Defines the total number of Physical cores (Not including threads).

Note

Max Core-Count currently supported is 1.

Socket-Count: Defines the number of sockets used. Typically set to 1, but can be more for CPU’s that support multi-socket implementations (i.e. ThunderX2).

Note

Max Socket-Count currently supported is 1.

Note

If Socket-Count is more than 1, Core-Count must reflect the number of physical cores per socket.

SMT: Defines the number of threads present on each core.

Note

Max SMT currently supported is 1.

The fields listed below are used to generate /proc/cpuinfo. Their values can be found there on a Linux system using the CPU being modelled. With each field is a description of the format required and an example value.
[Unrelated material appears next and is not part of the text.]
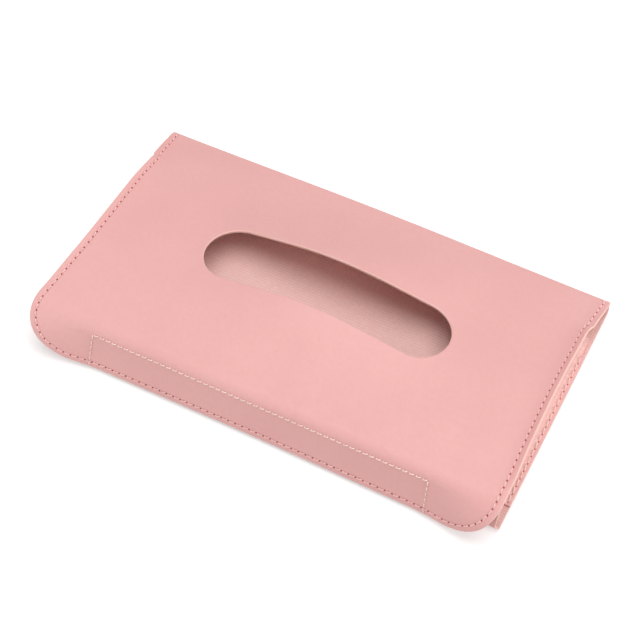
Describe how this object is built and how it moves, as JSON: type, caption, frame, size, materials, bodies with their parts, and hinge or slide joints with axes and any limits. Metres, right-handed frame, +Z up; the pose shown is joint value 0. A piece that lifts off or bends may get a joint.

BogoMIPS : Float in format x.00, i.e. 200.00

Features : String with values seperated with a space, i.e. “fp asimd sha1 sha2 fphp”

CPU-Implementer : Hex value represented as a string, i.e. “0x46”

CPU-Architecture : Integer, i.e. 8

CPU-Variant : Hex value represented as a string, i.e. “0x1”

CPU-Part : Hex value represented as a string, i.e. “0x001”

CPU-Revision : Integer, i.e. 0

Note

If values are unknown then set equal to 0 in the correct format

Package-Count: Used to generate /sys/devices/system/cpu/cpu{0..Core-Count}/topology/{physical_package_id, core_id} files. On each CPU the cores are split into packages. The number of packages used can be calculated by analysing the physical_package_id files on a Linux system using the CPU being modelled.

Note

Core-Count must be wholly divisible by Package-Count.

Note

Max Package-Count currently supported is 1.